While the Lagos division of the Court of Appeal in the AGBAJE V AMBODE appeal declared against the use of the Card Reader, the Port Harcourt division’s Court of Appeal held otherwise. The certainty of law is what the Supreme Court had decided to guarantee in the country with its pronouncements in the gubernatorial appeal judgments; even if the heavens are to fall or hell let loose.  As expected, there were accusations from some quarters that some apex court justices were compromised, notwithstanding that the judgments which were unanimously delivered by 7 Justices, whose identities were earlier not made known to parties prior to sitting and concomitantly delivering judgement same day..

Speaking at the valedictory court session held in honour of a retiring Justice of the Supreme Court, Justice Muhammad Muntaka-Coomassie, at the Supreme Court complex on 10 February 2016, the CJN, Justice Mohammed stated that; “The Nigerian Judiciary, though constantly striving to redress wrongs and tilt the balance of that which is right, has recently had to face the backlash of misguided opinions fashioned without due consideration of the law and rationale for the system of government that we operate. The Judiciary is duty-bound to act in accordance with the dictates of the law as it stands and not as critics would like it to be. In this sense, naïve idealism is but a pale imitation of legal certainty…’’

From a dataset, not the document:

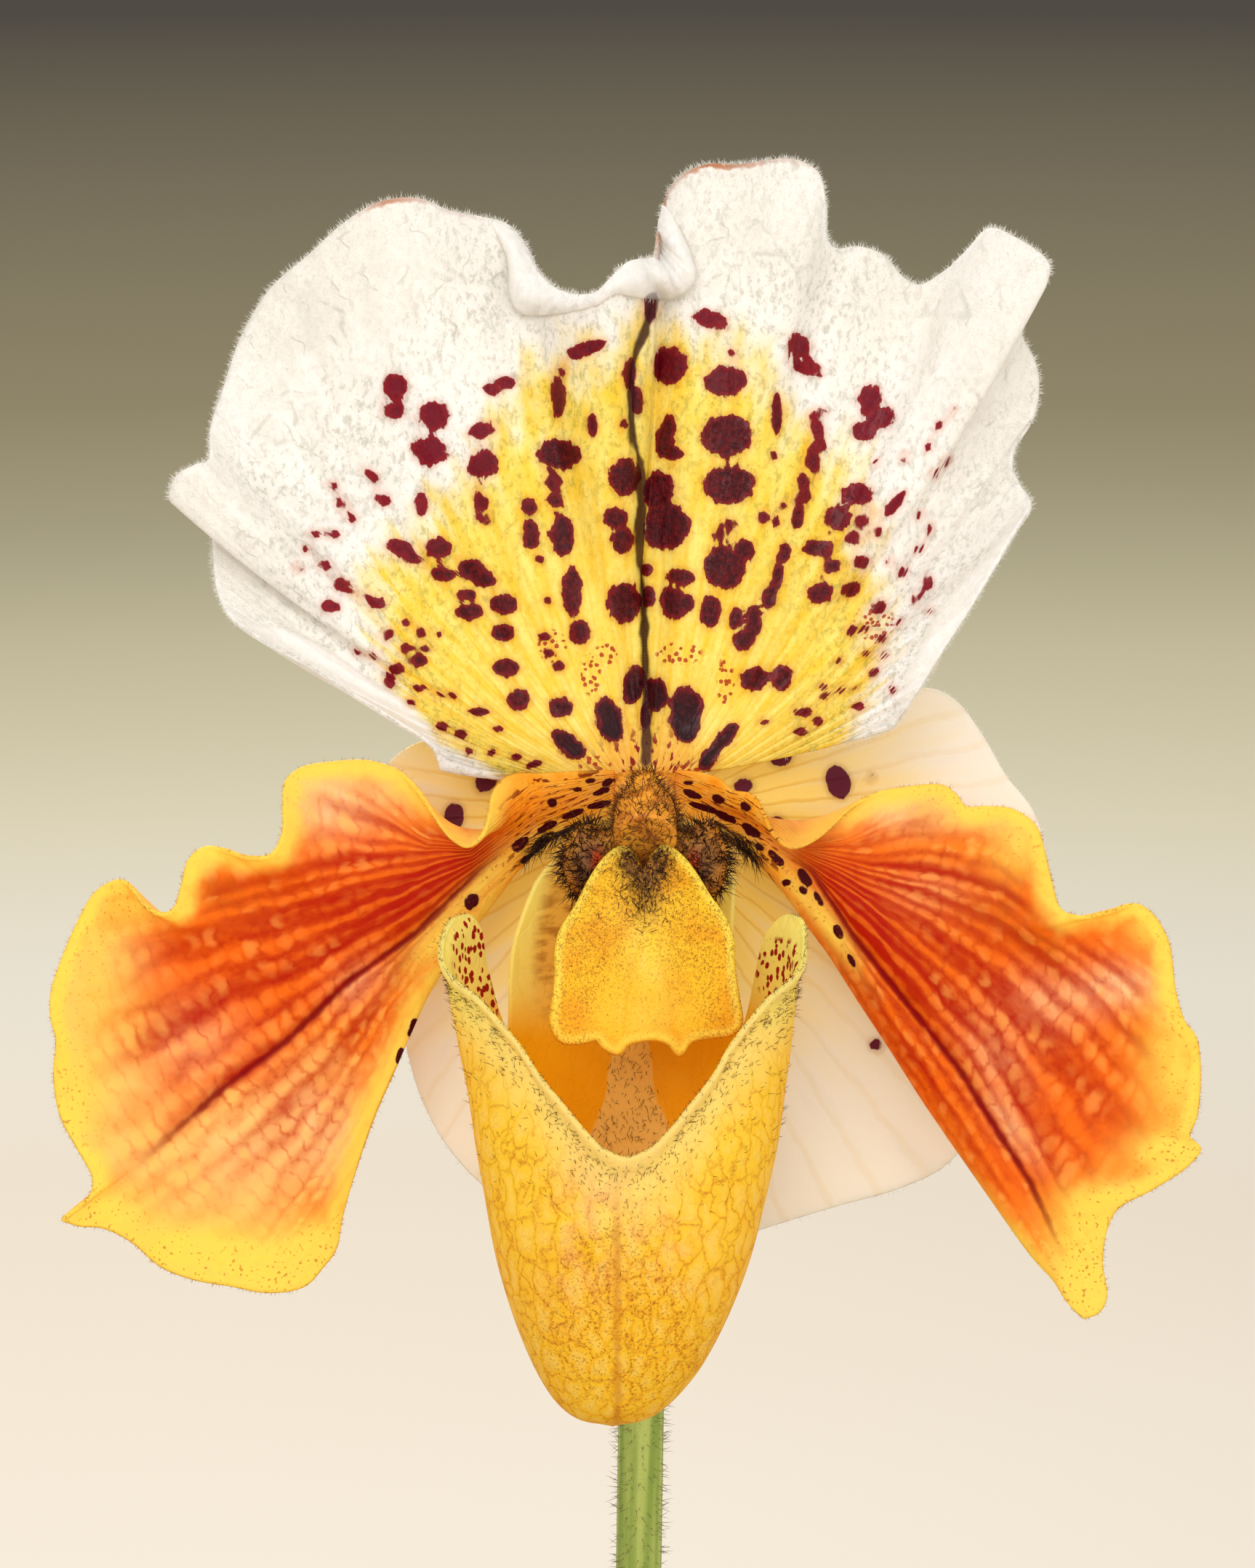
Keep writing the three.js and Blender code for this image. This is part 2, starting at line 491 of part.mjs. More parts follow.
function leafSolid({ side, rank, length, width, lean, turn }) {
  const [rows, half] = [14, 2];
  const [start, growth] = [lean[0] * DEG, (lean[1] - lean[0]) * DEG];
  const foot = new THREE.Vector3(side * (LEAF_FOOT.innermost + LEAF_FOOT.step * rank), 0, PIT.floor + 1);
  const heading = new THREE.Vector3(side * Math.cos(turn * DEG), side * Math.sin(turn * DEG), 0);
  const sideways = new THREE.Vector3(0, 0, 1).cross(heading);
  const points = [];
  for (let i = 0; i <= rows; i++) {
    const share = i / rows;
    const angle = start + growth * share;
    const spine = foot.clone()
      .addScaledVector(heading, (length / growth) * (Math.cos(start) - Math.cos(angle)))
      .add(new THREE.Vector3(0, 0, (length / growth) * (Math.sin(angle) - Math.sin(start))));
    const inward = heading.clone().multiplyScalar(-Math.cos(angle)).add(new THREE.Vector3(0, 0, Math.sin(angle)));
    const halfWidth = Math.max(LEAF_FOOT.halfWidth * (1 - 3 * share), (along(LEAF_WIDTH, share) * width) / 2);
    const fold = along(LEAF_FOLD, share) * DEG;
    for (let j = -half; j <= half; j++) {
      const reach = (halfWidth * j) / half;
      points.push(spine.clone()
        .addScaledVector(sideways, reach * Math.cos(fold))
        .addScaledVector(inward, Math.abs(reach) * Math.sin(fold)));
    }
  }
  return thicken(points, gridTriangles(rows, 2 * half, (i, j) => i * (2 * half + 1) + j), LEAF_THICKNESS);
}

// The pot is turned from one profile, with a band at its lip and a ring of drain holes through its floor
function wallRadius(height) {
  return POT_FOOT_RADIUS + (POT_LIP_RADIUS - 4 - POT_FOOT_RADIUS) * (height / POT_HEIGHT);
}

function potSolid() {
  const band = POT_HEIGHT - POT_BAND_HEIGHT;
  const inner = (height) => wallRadius(height) - POT_WALL;
  const profile = [
    [0, 0], [POT_FOOT_RADIUS - EASE, 0], [POT_FOOT_RADIUS, EASE], [wallRadius(band), band],
    [POT_LIP_RADIUS - 2, band + 0.6], [POT_LIP_RADIUS - EASE, band + 2], [POT_LIP_RADIUS, POT_HEIGHT - EASE],
    [POT_LIP_RADIUS - EASE, POT_HEIGHT], [inner(POT_HEIGHT) + EASE, POT_HEIGHT],
    [inner(POT_HEIGHT), POT_HEIGHT - EASE], [inner(POT_FLOOR), POT_FLOOR], [0, POT_FLOOR],
  ];
  const turned = new THREE.LatheGeometry(profile.map((p) => new THREE.Vector2(...p)), 40).rotateX(Math.PI / 2);
  const holes = Array.from({ length: DRAIN.count }, (_, k) => {
    const angle = (2 * Math.PI * (k + 0.5)) / DRAIN.count;
    const hole = new THREE.CylinderGeometry(DRAIN.radius, DRAIN.radius, 4 * POT_FLOOR, 12).rotateX(Math.PI / 2);
    return solid(hole.translate(DRAIN.fromCentre * Math.cos(angle), DRAIN.fromCentre * Math.sin(angle), 0));
  });
  return geometryFrom(holes.reduce((pot, hole) => pot.subtract(hole), solid(turned)));
}

// The bark fills the pot. Chips lie all over its top, trimmed to the pot's inside, with a pit for the plant.
const CHIPS = { rings: [[0, 1], [12, 8], [22, 13], [32, 19], [41, 25]], size: [13, 8.5, 6], seed: 7 };

function barkSolid() {
  const random = seededRandom(CHIPS.seed);
  const inside = (height) => wallRadius(height) - POT_WALL - GAP;
  const fill = (top) => new THREE.LatheGeometry([
    [0, POT_FLOOR + GAP], [inside(POT_FLOOR), POT_FLOOR + GAP], [inside(top), top], [0, top],
  ].map((p) => new THREE.Vector2(...p)), 40).rotateX(Math.PI / 2);
  const chips = CHIPS.rings.flatMap(([radius, count]) => Array.from({ length: count }, (_, k) => {
    const angle = (2 * Math.PI * (k + 0.5 * random())) / count;
    const scale = 0.8 + 0.45 * random();
    const chip = new THREE.BoxGeometry(...CHIPS.size.map((side) => side * scale));
    chip.rotateX((random() - 0.5) * 0.7);
    chip.rotateY((random() - 0.5) * 0.5);
    chip.rotateZ(2 * Math.PI * random());
    chip.translate(radius * Math.cos(angle), radius * Math.sin(angle), BARK_LEVEL + 2 * random());
    return solid(chip);
  }));
  const pit = new THREE.CylinderGeometry(1, 1, 40, 20).rotateX(Math.PI / 2);
  pit.scale(PIT.halfLength, PIT.halfWidth, 1);
  pit.translate(0, 0, PIT.floor + 20);
  const heap = chips.reduce((whole, chip) => whole.add(chip), solid(fill(BARK_LEVEL)));
  return geometryFrom(heap.intersect(solid(fill(POT_HEIGHT))).subtract(solid(pit)));
}

// Assembly
function piece(name, geometry, colour, roughness = 0.6) {
  const material = new THREE.MeshStandardMaterial({ color: new THREE.Color(...COLOURS[colour]), roughness, metalness: 0 });
  const mesh = new THREE.Mesh(geometry, material);
  mesh.name = name;
  return mesh;
}

const bloom = new THREE.Group();
bloom.add(
  piece('dorsal_sepal', tepalSolid(DORSAL, 42, 5), 'sepal'),
  piece('synsepal', tepalSolid(SYNSEPAL, 20, 4), 'sepal'),
  piece('petal_left', tepalSolid(PETAL_LEFT, 42, 5), 'petal'),
  piece('petal_right', tepalSolid(PETAL_RIGHT, 42, 5), 'petal'),
  piece('lip_pouch', lipSolid(), 'lip'),
  piece('column', columnSolid(), 'column'),
  piece('ovary', ovarySolid(), 'stem'),
  piece('bract', bractSolid(), 'leaf'),
);
bloom.rotation.x = Math.PI / 2 - BLOOM_FACES_UP;
bloom.position.set(...BLOOM_CENTRE);
bloom.updateMatrixWorld(true);

const ovaryFoot = new THREE.Vector3(...OVARY_PATH[OVARY_PATH.length - 1]);
const scapeTop = bloom.localToWorld(ovaryFoot).add(new THREE.Vector3(0, 0, -0.6));

const orchid = new THREE.Group();
orchid.add(
  piece('pot', potSolid(), 'clay', 0.85),
  piece('bark', barkSolid(), 'bark', 0.95),
  piece('scape', scapeSolid(scapeTop), 'stem'),
  ...LEAVES.map((leaf, k) => piece(`leaf_${k + 1}`, leafSolid(leaf), 'leaf', 0.45)),
  bloom,
);

export default orchid;
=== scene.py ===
"""Looks of a potted slipper orchid of the Paphiopedilum kind, with one large bloom on a hairy scape.

Everything stands in the frame of the plant's solids: metres, +Z up, with the origin at the centre of the pot's
underside. The bloom faces -Y, tipped up a little, and is drawn in its own frame in millimetres: x to the viewer's
right, y up the bloom and z towards the viewer. Edges are lists of x, y, z, and veins and spots are lists of x, y,
all with x and y as they are seen from the camera.
"""

import logging
import math
from dataclasses import dataclass, field
from enum import Enum
from typing import Callable, Sequence

import bpy
import numpy as np
from mathutils import Matrix


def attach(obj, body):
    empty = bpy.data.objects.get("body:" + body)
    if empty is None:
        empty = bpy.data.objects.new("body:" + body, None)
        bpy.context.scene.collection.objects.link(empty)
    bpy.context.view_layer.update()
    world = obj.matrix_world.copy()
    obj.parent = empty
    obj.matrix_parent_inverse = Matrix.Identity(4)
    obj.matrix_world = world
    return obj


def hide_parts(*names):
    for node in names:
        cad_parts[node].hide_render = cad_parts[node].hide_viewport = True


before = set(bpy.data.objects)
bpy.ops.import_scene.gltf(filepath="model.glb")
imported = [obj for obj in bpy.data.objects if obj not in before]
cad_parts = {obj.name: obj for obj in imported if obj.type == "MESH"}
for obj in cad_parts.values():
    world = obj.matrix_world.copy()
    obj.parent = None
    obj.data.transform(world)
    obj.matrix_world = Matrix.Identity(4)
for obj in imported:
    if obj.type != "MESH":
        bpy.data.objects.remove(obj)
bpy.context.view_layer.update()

LOG = logging.getLogger("orchid")

Array = np.ndarray
Colour = tuple[float, float, float, float]
Points = Sequence[tuple[float, ...]]
Socket = bpy.types.NodeSocket
Value = Socket | float

MM = 0.001
BODY = "root"


class Slot(Enum):
    """Material slots of the record."""

    CLAY = "clay"
    BARK = "bark"
    LEAF = "leaf"
    STEM = "stem"
    DORSAL = "dorsal"
    SYNSEPAL = "synsepal"
    PETAL = "petal"
    LIP = "lip"
    COLUMN = "column"


# Numbers and curves

def smooth(start: float, end: float, value: Array) -> Array:
    """Runs from 0 at start to 1 at end, with no slope at either.

    Args:
        start: Value that gives 0.
        end: Value that gives 1.
        value: Values to read.

    Returns:
        A share for each value.
    """
    share = np.clip((value - start) / (end - start), 0.0, 1.0)
    return share * share * (3.0 - 2.0 * share)


def along(rows: Points, position: Array | float) -> Array:
    """Reads values off a short table, on a smooth curve that never overshoots a row.

    Args:
        rows: Pairs of position and value, by rising position.
        position: Places to read.

    Returns:
        The value at each place.
    """
    x, y = np.asarray(rows, dtype=float).T
    steps = np.diff(y) / np.diff(x)
    product = steps[:-1] * steps[1:]
    total = steps[:-1] + steps[1:]
    slopes = np.zeros(len(x))
    slopes[1:-1] = np.where(product > 0, 2 * product / np.where(total == 0, 1, total), 0)
    place = np.clip(position, x[0], x[-1])
    k = np.clip(np.searchsorted(x, place) - 1, 0, len(x) - 2)
    span = x[k + 1] - x[k]
    u = (place - x[k]) / span
    bend = u * (1 - u) * span * (slopes[k] * (1 - u) - slopes[k + 1] * u)
    return y[k] + (y[k + 1] - y[k]) * u * u * (3 - 2 * u) + bend


def unit(vectors: Array) -> Array:
    """Scales each vector to a length of one."""
    return vectors / np.maximum(np.linalg.norm(vectors, axis=-1, keepdims=True), 1e-12)


def srgb(red: float, green: float, blue: float) -> Colour:
    """Turns a colour as it looks on a screen, 0 to 255, into a linear one."""
    shares = [value / 255 for value in (red, green, blue)]
    linear = [share / 12.92 if share < 0.04045 else ((share + 0.055) / 1.055) ** 2.4 for share in shares]
    return (*linear, 1.0)


@dataclass
class Rail:
    """A smooth curve through points.

    Attributes:
        points: Points that it passes.
        rounded: Whether it takes wider bends with care, as a stalk does.
    """

    points: Array
    rounded: bool = False

    def at(self, share: Array) -> Array:
        """Reads the curve.

        Args:
            share: Places on it, 0 to 1, with the same stretch from each point to the next.

        Returns:
            A point for each place.
        """
        points = np.asarray(self.points, dtype=float)
        padded = np.vstack([2 * points[0] - points[1], points, 2 * points[-1] - points[-2]])
        place = np.clip(np.asarray(share, dtype=float), 0, 1) * (len(points) - 1)
        k = np.minimum(place.astype(int), len(points) - 2)
        w = (place - k)[..., None]
        p0, p1, p2, p3 = (padded[k + n] for n in range(4))
        start, end = (p2 - p0) / 2, (p3 - p1) / 2
        if self.rounded:
            pairs = ((p0, p1), (p1, p2), (p2, p3))
            d0, d1, d2 = (np.linalg.norm(b - a, axis=-1, keepdims=True) ** 0.5 for a, b in pairs)
            start = d1 * ((p1 - p0) / d0 - (p2 - p0) / (d0 + d1) + (p2 - p1) / d1)
            end = d1 * ((p2 - p1) / d1 - (p3 - p1) / (d1 + d2) + (p3 - p2) / d2)
        cubic = 2 * p1 - 2 * p2 + start + end
        return p1 + w * start + w * w * (3 * p2 - 3 * p1 - 2 * start - end) + w ** 3 * cubic

    def evenly(self, count: int) -> Array:
        """Gives count + 1 points at equal distances along the curve."""
        fine = self.at(np.linspace(0, 1, 600))
        reach = np.concatenate([[0], np.cumsum(np.linalg.norm(np.diff(fine, axis=0), axis=1))])
        wanted = np.linspace(0, reach[-1], count + 1)
        return np.stack([np.interp(wanted, reach, fine[:, axis]) for axis in range(3)], axis=1)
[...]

As I had stated above, the Judiciary or the Supreme Court can only decide any matter based on the facts and the laws of the country; even if they are defective. The legislature must enact laws in the interest of the nation to curb electoral malpractices and prescribe appropriate sanctions for perpetrators of electoral crimes.  The executive must similarly accept responsibility for the fallout of bad conduct of elections in the country.  No amount of pronouncements by the Supreme Court can end electoral fraud as long as members of the other two Arms of Government by omission or commission breach the laid down Rules of the Electoral Processes.